EXERCISE OBJECTIVE
Show every line of the records below that contains the word "writing".

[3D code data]

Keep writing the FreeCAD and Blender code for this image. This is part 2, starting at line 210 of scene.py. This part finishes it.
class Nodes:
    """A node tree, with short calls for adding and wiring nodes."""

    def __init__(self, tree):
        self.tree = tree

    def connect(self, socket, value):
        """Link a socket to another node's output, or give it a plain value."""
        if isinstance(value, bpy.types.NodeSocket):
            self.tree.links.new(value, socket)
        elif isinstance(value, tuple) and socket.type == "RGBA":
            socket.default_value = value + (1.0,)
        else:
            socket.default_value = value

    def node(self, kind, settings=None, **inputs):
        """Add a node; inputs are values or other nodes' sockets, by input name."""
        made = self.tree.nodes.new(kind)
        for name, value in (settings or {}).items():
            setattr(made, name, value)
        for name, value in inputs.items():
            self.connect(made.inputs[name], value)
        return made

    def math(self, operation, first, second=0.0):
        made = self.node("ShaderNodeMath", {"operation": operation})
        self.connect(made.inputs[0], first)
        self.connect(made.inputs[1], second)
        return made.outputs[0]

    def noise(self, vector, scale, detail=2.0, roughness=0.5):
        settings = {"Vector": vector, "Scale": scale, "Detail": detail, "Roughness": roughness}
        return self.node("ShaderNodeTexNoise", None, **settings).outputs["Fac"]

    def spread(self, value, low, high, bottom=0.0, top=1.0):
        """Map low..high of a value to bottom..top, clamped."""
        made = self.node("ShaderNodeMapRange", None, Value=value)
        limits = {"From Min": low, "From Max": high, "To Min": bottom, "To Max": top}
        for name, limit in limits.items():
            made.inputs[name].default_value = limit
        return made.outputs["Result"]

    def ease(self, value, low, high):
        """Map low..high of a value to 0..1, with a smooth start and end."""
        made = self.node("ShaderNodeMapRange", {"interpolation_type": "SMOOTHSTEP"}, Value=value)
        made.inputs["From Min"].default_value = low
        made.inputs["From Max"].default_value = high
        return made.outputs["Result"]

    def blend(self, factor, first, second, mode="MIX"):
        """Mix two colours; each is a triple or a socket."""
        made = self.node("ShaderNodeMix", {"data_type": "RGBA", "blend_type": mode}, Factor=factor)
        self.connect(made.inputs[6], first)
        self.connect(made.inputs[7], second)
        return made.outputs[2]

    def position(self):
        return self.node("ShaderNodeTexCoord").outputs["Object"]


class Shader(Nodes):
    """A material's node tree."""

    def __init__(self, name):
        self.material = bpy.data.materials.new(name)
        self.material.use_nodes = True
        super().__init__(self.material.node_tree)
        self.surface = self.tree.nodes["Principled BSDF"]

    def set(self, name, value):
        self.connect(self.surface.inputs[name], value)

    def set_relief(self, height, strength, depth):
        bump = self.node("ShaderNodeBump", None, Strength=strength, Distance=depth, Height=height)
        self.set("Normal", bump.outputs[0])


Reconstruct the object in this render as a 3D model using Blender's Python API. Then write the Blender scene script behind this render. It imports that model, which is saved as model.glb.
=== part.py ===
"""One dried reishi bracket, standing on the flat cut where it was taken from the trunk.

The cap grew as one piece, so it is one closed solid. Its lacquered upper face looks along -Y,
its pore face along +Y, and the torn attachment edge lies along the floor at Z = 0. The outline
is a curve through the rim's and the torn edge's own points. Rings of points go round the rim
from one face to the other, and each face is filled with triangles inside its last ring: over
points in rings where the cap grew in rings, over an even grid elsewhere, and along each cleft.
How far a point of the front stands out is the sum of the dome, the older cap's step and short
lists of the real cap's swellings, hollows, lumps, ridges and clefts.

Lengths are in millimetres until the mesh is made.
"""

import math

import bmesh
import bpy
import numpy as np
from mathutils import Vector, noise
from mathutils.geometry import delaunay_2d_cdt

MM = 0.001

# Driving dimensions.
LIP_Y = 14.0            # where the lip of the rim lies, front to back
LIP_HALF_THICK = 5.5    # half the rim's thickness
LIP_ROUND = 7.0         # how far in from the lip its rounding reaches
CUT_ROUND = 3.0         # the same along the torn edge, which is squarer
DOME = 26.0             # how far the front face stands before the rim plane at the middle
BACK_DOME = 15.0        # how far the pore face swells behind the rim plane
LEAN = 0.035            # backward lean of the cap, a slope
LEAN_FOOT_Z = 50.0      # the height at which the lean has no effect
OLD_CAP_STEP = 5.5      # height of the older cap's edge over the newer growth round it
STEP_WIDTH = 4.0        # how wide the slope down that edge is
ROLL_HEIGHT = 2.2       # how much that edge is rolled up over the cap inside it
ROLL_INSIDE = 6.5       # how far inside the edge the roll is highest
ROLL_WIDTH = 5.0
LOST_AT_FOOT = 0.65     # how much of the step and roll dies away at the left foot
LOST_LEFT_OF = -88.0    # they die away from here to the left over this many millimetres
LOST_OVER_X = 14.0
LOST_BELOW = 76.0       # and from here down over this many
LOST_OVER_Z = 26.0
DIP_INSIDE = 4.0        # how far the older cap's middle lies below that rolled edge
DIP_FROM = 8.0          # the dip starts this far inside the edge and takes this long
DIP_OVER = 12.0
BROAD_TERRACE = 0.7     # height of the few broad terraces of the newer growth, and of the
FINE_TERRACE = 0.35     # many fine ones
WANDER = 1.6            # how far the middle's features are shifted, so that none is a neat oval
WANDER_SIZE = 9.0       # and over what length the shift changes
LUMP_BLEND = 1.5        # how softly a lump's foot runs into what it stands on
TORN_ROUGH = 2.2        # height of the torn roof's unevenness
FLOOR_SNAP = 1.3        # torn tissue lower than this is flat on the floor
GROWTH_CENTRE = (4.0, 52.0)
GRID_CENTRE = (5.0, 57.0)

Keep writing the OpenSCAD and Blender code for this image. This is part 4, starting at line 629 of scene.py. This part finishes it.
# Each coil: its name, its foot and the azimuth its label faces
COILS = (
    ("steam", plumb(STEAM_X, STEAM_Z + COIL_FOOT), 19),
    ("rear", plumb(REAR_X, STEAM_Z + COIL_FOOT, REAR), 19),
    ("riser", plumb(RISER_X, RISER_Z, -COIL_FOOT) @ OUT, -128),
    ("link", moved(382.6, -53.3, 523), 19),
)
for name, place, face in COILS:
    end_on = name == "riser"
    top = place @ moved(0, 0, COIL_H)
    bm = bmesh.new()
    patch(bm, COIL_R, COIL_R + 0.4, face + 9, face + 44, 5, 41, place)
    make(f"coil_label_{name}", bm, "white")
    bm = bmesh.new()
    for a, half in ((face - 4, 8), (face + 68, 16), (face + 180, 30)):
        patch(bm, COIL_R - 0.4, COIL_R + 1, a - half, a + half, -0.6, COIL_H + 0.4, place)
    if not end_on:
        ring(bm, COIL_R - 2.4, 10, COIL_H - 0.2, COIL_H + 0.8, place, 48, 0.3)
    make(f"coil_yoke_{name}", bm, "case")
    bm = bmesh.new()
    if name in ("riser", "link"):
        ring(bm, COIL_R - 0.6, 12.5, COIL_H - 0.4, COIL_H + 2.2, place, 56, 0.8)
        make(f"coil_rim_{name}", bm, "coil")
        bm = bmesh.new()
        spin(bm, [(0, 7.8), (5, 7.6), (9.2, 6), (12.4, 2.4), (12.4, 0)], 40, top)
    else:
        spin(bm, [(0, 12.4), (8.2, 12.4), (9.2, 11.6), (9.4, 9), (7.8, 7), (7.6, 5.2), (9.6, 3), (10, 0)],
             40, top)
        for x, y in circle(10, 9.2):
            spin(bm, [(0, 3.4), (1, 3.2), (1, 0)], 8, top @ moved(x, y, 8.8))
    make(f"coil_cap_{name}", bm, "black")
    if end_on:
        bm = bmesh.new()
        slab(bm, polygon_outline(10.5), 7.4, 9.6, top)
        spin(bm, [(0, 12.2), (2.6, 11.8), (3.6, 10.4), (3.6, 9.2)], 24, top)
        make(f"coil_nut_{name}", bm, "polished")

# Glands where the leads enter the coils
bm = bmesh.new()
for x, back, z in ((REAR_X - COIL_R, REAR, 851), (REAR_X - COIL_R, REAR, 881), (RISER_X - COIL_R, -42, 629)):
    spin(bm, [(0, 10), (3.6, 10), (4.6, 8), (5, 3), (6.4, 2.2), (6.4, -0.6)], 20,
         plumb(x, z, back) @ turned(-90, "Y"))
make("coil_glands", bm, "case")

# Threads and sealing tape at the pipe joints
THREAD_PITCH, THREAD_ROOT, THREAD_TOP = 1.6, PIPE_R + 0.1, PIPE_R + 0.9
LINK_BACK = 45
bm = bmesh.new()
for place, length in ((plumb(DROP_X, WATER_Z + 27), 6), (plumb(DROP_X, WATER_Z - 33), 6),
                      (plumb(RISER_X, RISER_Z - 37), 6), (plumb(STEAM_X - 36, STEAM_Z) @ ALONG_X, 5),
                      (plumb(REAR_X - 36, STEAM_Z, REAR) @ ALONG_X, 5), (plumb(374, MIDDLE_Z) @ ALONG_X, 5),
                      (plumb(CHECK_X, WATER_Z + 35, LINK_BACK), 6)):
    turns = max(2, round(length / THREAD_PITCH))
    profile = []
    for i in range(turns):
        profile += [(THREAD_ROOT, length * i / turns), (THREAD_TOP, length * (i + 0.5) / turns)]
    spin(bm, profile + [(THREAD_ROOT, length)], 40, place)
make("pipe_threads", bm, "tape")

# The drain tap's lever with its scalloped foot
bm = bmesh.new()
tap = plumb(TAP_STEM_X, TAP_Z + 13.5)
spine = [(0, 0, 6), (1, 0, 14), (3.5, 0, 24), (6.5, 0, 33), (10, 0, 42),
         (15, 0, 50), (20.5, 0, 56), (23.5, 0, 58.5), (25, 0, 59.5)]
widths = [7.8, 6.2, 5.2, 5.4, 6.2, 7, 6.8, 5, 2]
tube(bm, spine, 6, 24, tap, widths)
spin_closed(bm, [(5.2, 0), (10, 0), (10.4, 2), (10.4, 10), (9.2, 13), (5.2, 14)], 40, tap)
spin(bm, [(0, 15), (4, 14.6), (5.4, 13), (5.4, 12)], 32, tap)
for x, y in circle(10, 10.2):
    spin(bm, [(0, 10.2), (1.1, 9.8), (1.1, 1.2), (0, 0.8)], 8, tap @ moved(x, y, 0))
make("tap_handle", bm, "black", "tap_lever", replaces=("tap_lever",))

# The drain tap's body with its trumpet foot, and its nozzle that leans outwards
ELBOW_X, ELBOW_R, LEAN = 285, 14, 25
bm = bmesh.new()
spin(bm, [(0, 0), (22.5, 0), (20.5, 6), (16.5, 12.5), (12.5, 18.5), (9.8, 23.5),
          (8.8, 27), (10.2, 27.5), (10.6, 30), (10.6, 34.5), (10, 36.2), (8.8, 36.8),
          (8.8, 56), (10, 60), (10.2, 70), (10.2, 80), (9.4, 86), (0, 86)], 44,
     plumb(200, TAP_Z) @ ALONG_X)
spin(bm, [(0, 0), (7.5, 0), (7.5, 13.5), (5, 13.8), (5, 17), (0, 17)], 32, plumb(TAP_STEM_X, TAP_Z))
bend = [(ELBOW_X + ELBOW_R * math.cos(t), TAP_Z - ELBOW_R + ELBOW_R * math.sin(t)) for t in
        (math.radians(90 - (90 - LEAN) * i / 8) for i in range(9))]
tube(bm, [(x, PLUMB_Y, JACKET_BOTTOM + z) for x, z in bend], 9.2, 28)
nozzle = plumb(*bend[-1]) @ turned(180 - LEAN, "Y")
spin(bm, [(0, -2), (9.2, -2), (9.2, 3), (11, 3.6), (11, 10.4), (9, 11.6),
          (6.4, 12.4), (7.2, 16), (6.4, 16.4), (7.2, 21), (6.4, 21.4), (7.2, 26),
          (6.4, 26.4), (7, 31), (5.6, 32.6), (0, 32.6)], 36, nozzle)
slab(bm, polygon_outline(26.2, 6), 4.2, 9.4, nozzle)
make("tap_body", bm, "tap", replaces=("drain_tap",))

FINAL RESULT
Keep writing the FreeCAD and Blender code for this image. This is part 2, starting at line 210 of scene.py. This part finishes it.
Keep writing the OpenSCAD and Blender code for this image. This is part 4, starting at line 629 of scene.py. This part finishes it.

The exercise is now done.